Take the lines from the beginning of the data below through the line holding "self.faces = []" and return exactly those.
== == ==
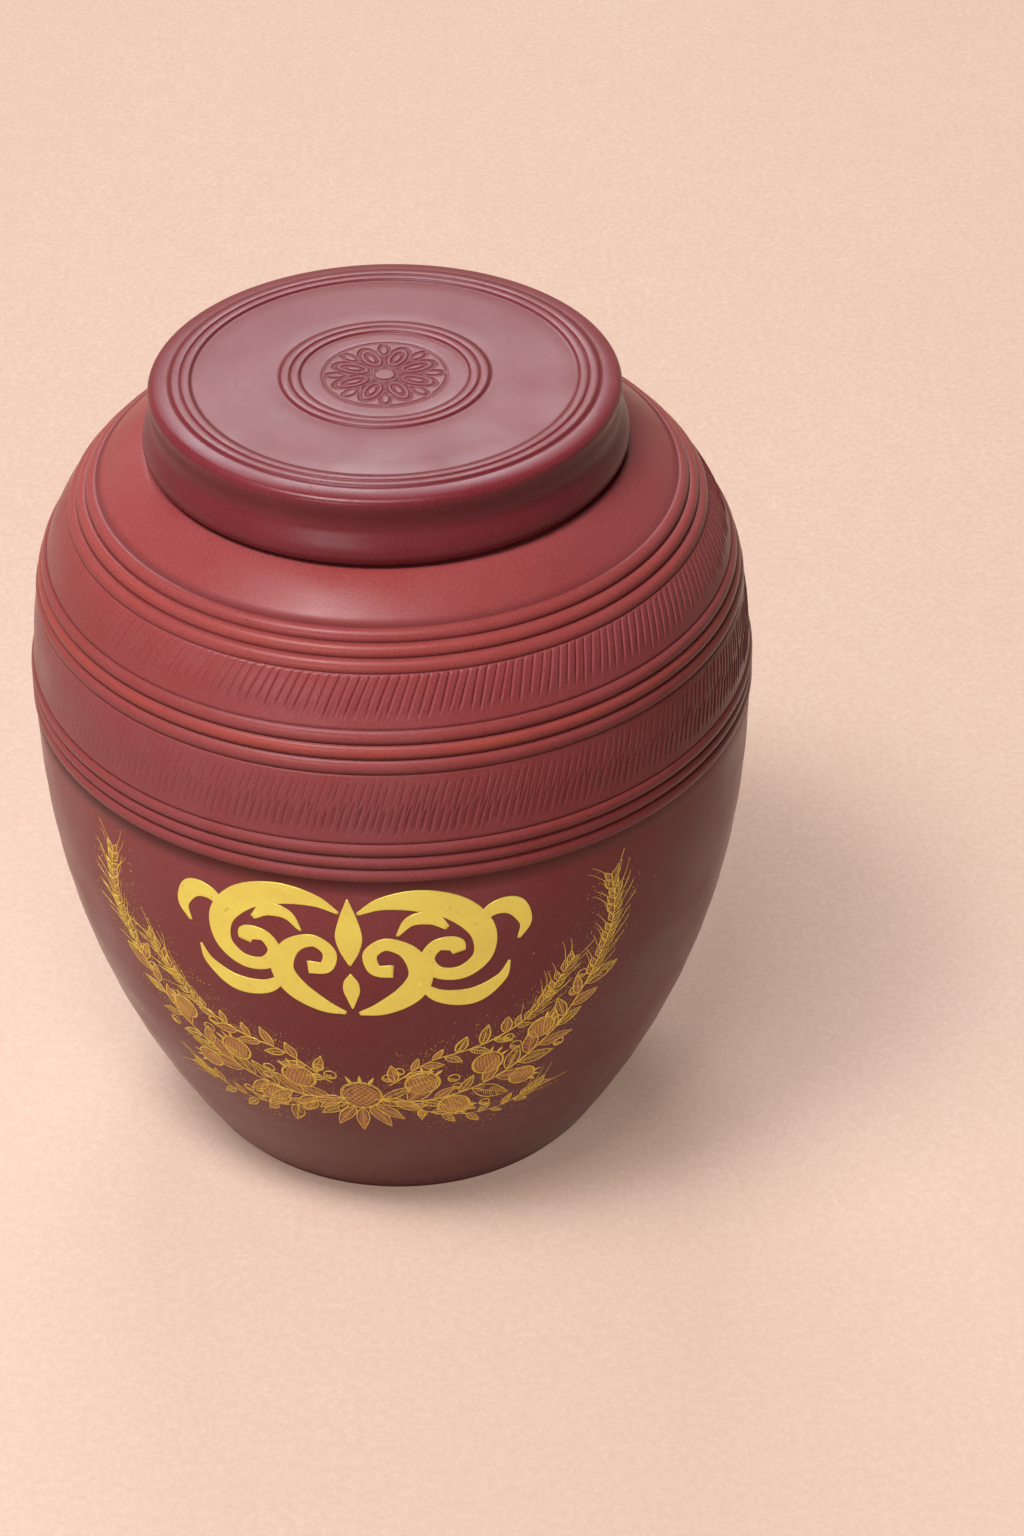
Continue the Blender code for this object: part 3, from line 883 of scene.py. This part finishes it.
class Gilding:
    """Gold strokes laid on the belly. A design's x runs round the jar and its y up the outline, in millimetres."""

    BOLD = np.array(((-1.0, -0.5), (-0.97, 0.9), (-0.88, 1.0), (0.0, 1.0), (0.88, 1.0), (0.97, 0.9), (1.0, -0.5)))
    FINE = np.array(((-1.0, -0.5), (0.0, 0.8), (1.0, -0.5)))

    # Millimetres between a stroke's samples. A hatch line is shorter than its step, and so stays straight.
    BOLD_STEP = 1.3
    FINE_STEP = 1.5
    HATCH_STEP = 100.0

    def __init__(self, distance):
        self.line = BodyLine(sizes())
        self.rise = sizes().gilding_rise
        self.azimuth = math.radians(DESIGN_AZIMUTH - 90.0)
        self.distance = distance
        self.reference = float(self.line.at(distance)[0])
        self.points = []
        self.faces = []

    def place(self, x, y, lift):
        """Points on the belly for a design's points."""
        angle = self.azimuth + x * MILLIMETRE / self.reference
        radius, height = self.line.at(self.distance - y * MILLIMETRE, lift)
        return np.column_stack((radius * np.cos(angle), radius * np.sin(angle), height))

    def stroke(self, handles, profile, step, level=1.0):
        """A stroke of the brush through handles of (x, y, width), as a closed solid."""
        path = smooth_path(np.array(handles, dtype=float), step)
        run = np.gradient(path[:, :2], axis=0)
        run /= np.maximum(np.linalg.norm(run, axis=1), 1e-9)[:, None]
        side = np.column_stack((run[:, 1], -run[:, 0]))
        rows = []
        for across, up in profile:
            spot = path[:, :2] + side * (path[:, 2:3] * 0.5 * across)
            rows.append(self.place(spot[:, 0], spot[:, 1], self.rise * up * (level if up > 0 else 1.0)))
        count = len(profile)
        first = len(self.points)
        last = first + (len(path) - 1) * count
        self.points += np.stack(rows, axis=1).reshape(-1, 3).tolist()
        for row in range(first, last, count):
            for k in range(count):
                a, b = row + k, row + (k + 1) % count
                self.faces.append((a, b, b + count, a + count))
        self.faces.append(tuple(first + k for k in range(count - 1, -1, -1)))
        self.faces.append(tuple(last + k for k in range(count)))

    def bold(self, handles, level=1.0):
        """A broad stroke."""
        self.stroke(handles, self.BOLD, self.BOLD_STEP, level)

    def fine(self, handles, origin=(0.0, 0.0), angle=0.0):
        """A thin line."""
        self.stroke(turned(handles, origin, angle), self.FINE, self.FINE_STEP)

    def hatch(self, handles, origin, angle):
        """A short straight line between two handles."""
        self.stroke(turned(handles, origin, angle), self.FINE, self.HATCH_STEP)

    def dot(self, x, y, size):
        """A small dot, as a flat three-sided point of paint."""
        first = len(self.points)
        for k in range(3):
            angle = x * 7.0 + y * 3.0 + k * TURN / 3
            corner = (x + size * math.cos(angle), y + size * math.sin(angle))
            self.points += self.place(*corner, -0.5 * self.rise).tolist()
        self.points += self.place(x, y, 0.7 * self.rise).tolist()
        self.faces += [(first, first + 2, first + 1)]
        self.faces += [(first + k, first + (k + 1) % 3, first + 3) for k in range(3)]

    def piece(self, name, material):
        """The strokes as one object."""
        return stand(name, self.points, self.faces, material)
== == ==
ANSWER IN FULL:
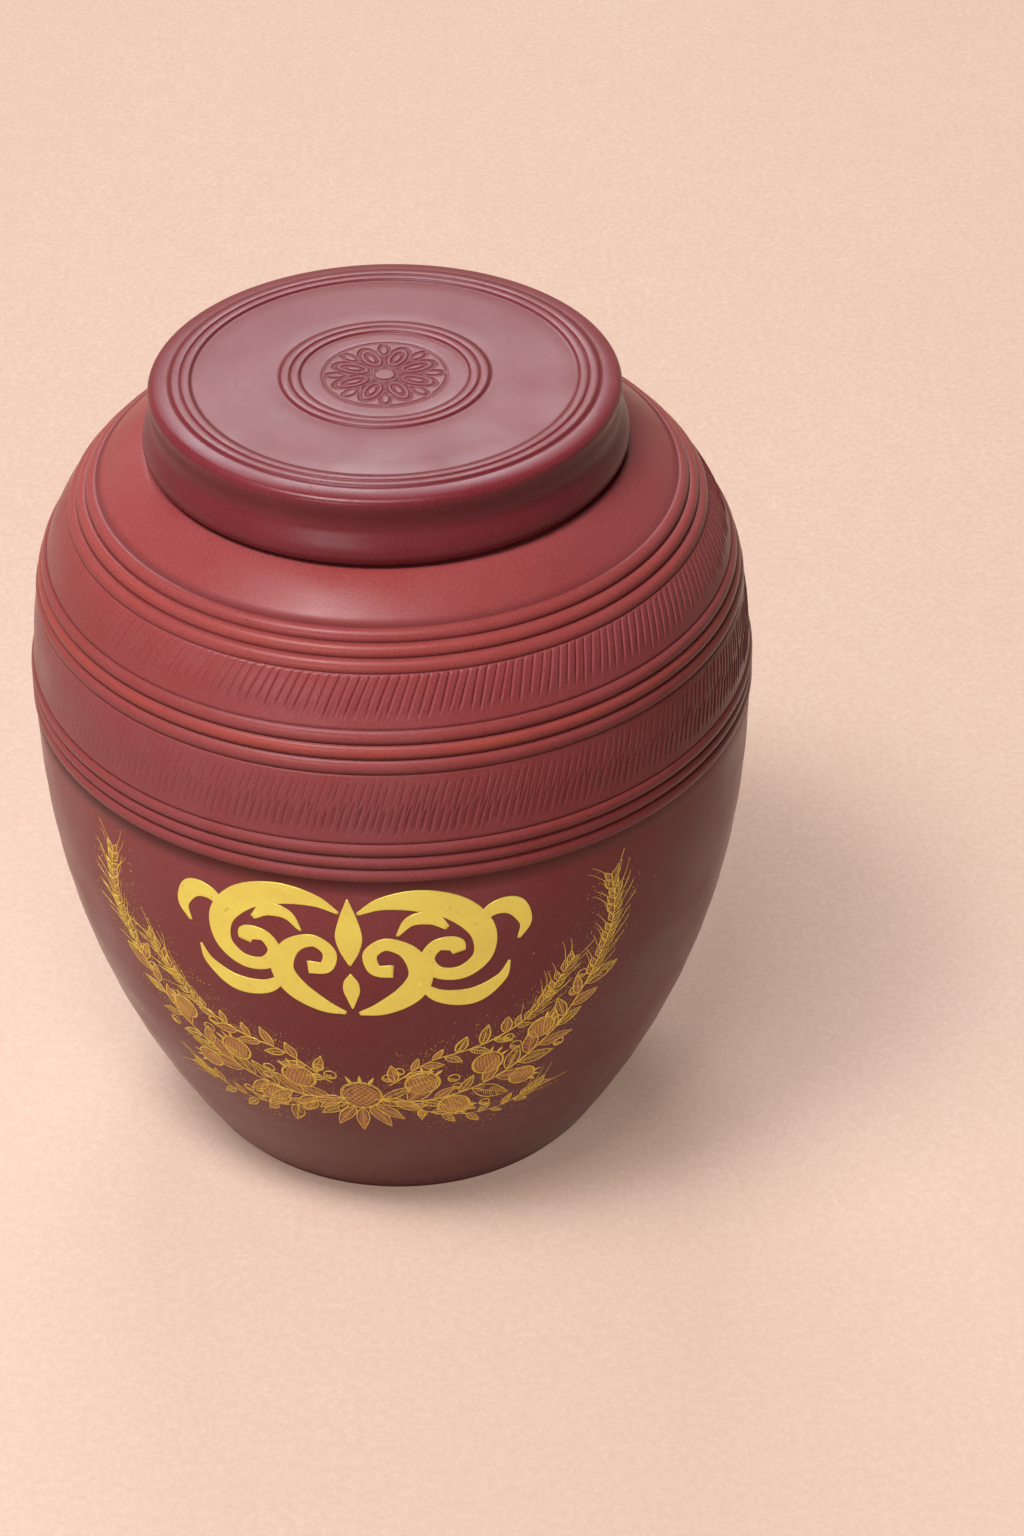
Continue the Blender code for this object: part 3, from line 883 of scene.py. This part finishes it.
class Gilding:
    """Gold strokes laid on the belly. A design's x runs round the jar and its y up the outline, in millimetres."""

    BOLD = np.array(((-1.0, -0.5), (-0.97, 0.9), (-0.88, 1.0), (0.0, 1.0), (0.88, 1.0), (0.97, 0.9), (1.0, -0.5)))
    FINE = np.array(((-1.0, -0.5), (0.0, 0.8), (1.0, -0.5)))

    # Millimetres between a stroke's samples. A hatch line is shorter than its step, and so stays straight.
    BOLD_STEP = 1.3
    FINE_STEP = 1.5
    HATCH_STEP = 100.0

    def __init__(self, distance):
        self.line = BodyLine(sizes())
        self.rise = sizes().gilding_rise
        self.azimuth = math.radians(DESIGN_AZIMUTH - 90.0)
        self.distance = distance
        self.reference = float(self.line.at(distance)[0])
        self.points = []
        self.faces = []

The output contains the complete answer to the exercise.